Given instruction | Look below for the line containing "# Black cover: a"; from there through the line containing "cad_parts[node].hide_render = cad_parts[node].hide_viewport", both lines included, please set down each line exactly and nothing else.

----- Dataset excerpt

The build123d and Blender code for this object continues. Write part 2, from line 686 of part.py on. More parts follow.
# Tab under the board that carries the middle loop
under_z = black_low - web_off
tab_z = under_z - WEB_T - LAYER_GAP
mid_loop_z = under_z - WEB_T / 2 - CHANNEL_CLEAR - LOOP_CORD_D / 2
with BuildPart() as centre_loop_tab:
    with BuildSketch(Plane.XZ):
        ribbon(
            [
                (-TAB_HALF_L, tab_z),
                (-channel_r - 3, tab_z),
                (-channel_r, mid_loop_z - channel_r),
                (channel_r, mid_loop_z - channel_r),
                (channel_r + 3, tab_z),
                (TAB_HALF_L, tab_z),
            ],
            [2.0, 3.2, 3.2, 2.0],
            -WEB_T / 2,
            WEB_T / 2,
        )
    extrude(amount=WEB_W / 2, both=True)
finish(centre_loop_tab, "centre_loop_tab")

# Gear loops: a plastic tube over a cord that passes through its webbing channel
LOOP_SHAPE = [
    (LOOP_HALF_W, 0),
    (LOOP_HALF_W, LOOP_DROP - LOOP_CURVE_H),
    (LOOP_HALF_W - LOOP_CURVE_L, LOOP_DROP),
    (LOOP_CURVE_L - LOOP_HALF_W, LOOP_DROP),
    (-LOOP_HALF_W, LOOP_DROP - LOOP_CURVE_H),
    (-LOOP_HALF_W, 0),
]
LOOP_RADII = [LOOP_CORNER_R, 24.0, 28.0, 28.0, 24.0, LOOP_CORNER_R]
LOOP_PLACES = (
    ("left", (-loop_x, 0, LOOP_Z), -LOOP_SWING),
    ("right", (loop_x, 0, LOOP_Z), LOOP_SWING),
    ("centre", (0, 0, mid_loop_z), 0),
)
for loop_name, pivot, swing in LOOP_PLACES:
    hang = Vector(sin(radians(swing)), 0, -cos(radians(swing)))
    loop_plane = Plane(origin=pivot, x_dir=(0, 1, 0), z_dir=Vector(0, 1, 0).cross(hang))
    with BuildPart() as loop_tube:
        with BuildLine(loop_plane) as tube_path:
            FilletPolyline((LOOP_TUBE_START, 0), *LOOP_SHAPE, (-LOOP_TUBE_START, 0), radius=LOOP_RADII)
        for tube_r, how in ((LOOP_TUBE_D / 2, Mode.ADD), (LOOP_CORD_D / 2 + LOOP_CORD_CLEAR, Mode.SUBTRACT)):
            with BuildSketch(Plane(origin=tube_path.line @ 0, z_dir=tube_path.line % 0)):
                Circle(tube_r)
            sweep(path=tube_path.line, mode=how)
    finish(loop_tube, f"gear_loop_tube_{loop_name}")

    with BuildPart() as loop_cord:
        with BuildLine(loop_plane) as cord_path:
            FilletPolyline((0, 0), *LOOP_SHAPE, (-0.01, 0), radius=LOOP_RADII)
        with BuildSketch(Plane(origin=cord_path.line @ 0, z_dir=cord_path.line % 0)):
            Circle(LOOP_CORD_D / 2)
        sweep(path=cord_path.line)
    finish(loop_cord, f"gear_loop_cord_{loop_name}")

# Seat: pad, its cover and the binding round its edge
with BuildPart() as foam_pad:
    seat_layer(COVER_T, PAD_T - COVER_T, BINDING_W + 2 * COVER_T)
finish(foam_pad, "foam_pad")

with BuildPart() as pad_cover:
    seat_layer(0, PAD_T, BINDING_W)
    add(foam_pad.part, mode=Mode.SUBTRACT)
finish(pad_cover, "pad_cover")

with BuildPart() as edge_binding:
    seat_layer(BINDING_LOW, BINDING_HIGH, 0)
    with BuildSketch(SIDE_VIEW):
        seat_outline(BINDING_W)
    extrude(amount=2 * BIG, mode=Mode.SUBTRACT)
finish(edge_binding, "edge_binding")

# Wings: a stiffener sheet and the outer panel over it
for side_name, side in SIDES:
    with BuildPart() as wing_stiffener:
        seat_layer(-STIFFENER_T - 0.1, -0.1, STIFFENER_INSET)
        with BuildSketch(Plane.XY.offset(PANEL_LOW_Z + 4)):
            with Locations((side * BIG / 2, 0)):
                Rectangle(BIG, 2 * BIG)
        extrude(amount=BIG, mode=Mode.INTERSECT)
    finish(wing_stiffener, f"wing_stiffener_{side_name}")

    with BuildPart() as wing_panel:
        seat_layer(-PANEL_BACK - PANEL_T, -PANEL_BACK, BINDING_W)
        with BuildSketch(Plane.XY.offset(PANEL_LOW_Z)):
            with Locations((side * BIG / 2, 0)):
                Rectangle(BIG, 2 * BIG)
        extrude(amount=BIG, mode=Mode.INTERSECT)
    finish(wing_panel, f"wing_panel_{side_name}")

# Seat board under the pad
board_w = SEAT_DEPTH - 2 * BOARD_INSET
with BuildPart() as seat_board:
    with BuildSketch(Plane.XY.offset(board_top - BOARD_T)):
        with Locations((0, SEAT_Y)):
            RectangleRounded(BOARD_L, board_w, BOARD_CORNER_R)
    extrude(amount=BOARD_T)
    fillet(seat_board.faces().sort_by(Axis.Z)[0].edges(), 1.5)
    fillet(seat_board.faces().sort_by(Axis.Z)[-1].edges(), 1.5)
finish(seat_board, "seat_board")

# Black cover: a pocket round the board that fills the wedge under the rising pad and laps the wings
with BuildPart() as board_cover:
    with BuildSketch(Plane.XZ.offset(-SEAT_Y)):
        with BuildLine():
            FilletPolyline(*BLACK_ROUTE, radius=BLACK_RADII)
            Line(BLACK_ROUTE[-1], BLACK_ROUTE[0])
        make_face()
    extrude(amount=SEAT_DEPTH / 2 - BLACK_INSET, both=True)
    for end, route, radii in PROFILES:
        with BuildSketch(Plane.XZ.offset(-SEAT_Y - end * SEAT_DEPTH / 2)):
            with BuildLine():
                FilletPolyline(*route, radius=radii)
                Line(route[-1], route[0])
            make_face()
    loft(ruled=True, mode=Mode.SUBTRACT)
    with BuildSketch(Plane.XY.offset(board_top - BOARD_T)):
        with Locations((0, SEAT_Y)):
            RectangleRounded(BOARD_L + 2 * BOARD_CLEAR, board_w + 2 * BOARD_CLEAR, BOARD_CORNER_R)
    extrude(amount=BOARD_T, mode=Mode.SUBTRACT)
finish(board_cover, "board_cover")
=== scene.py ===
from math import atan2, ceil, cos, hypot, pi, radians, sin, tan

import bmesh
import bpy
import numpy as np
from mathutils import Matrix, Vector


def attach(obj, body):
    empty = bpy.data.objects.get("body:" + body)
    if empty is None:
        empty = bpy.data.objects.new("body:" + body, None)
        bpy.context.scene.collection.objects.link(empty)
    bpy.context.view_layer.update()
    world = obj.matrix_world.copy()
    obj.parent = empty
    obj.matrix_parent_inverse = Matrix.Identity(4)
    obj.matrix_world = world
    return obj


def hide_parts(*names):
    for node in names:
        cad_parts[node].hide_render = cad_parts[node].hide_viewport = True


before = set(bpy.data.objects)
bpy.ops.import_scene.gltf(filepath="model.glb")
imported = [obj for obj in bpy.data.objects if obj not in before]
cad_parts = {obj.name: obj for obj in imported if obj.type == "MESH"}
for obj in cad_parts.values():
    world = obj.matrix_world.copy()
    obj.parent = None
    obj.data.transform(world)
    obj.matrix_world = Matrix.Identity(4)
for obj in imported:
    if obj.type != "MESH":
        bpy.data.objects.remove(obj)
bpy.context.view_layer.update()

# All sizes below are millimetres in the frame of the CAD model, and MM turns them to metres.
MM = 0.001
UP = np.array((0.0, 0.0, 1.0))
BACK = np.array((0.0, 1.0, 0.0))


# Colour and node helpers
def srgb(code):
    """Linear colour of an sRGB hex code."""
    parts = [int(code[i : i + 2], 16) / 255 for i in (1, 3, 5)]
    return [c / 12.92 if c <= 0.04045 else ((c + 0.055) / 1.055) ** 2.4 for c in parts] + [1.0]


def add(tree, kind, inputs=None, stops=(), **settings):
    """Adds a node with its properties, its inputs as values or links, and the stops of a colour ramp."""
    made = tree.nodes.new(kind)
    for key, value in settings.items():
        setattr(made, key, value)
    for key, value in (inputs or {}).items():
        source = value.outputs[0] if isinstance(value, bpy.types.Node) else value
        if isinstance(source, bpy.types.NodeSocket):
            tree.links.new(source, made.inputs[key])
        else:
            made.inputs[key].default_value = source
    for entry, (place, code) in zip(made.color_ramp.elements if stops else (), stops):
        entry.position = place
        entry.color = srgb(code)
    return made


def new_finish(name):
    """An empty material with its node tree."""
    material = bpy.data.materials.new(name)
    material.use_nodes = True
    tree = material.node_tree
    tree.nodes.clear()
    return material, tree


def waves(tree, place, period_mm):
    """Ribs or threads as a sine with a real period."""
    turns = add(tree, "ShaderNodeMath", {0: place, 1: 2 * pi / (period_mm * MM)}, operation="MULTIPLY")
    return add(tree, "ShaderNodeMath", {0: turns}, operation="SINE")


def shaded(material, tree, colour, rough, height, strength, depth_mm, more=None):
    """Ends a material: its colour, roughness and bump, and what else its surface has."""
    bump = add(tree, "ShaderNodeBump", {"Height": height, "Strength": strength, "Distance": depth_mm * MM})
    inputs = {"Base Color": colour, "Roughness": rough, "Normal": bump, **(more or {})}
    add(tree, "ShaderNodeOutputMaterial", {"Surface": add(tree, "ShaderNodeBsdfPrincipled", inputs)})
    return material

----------

Response to this exercise |
# Black cover: a pocket round the board that fills the wedge under the rising pad and laps the wings
with BuildPart() as board_cover:
    with BuildSketch(Plane.XZ.offset(-SEAT_Y)):
        with BuildLine():
            FilletPolyline(*BLACK_ROUTE, radius=BLACK_RADII)
            Line(BLACK_ROUTE[-1], BLACK_ROUTE[0])
        make_face()
    extrude(amount=SEAT_DEPTH / 2 - BLACK_INSET, both=True)
    for end, route, radii in PROFILES:
        with BuildSketch(Plane.XZ.offset(-SEAT_Y - end * SEAT_DEPTH / 2)):
            with BuildLine():
                FilletPolyline(*route, radius=radii)
                Line(route[-1], route[0])
            make_face()
    loft(ruled=True, mode=Mode.SUBTRACT)
    with BuildSketch(Plane.XY.offset(board_top - BOARD_T)):
        with Locations((0, SEAT_Y)):
            RectangleRounded(BOARD_L + 2 * BOARD_CLEAR, board_w + 2 * BOARD_CLEAR, BOARD_CORNER_R)
    extrude(amount=BOARD_T, mode=Mode.SUBTRACT)
finish(board_cover, "board_cover")
=== scene.py ===
from math import atan2, ceil, cos, hypot, pi, radians, sin, tan

import bmesh
import bpy
import numpy as np
from mathutils import Matrix, Vector


def attach(obj, body):
    empty = bpy.data.objects.get("body:" + body)
    if empty is None:
        empty = bpy.data.objects.new("body:" + body, None)
        bpy.context.scene.collection.objects.link(empty)
    bpy.context.view_layer.update()
    world = obj.matrix_world.copy()
    obj.parent = empty
    obj.matrix_parent_inverse = Matrix.Identity(4)
    obj.matrix_world = world
    return obj


def hide_parts(*names):
    for node in names:
        cad_parts[node].hide_render = cad_parts[node].hide_viewport = True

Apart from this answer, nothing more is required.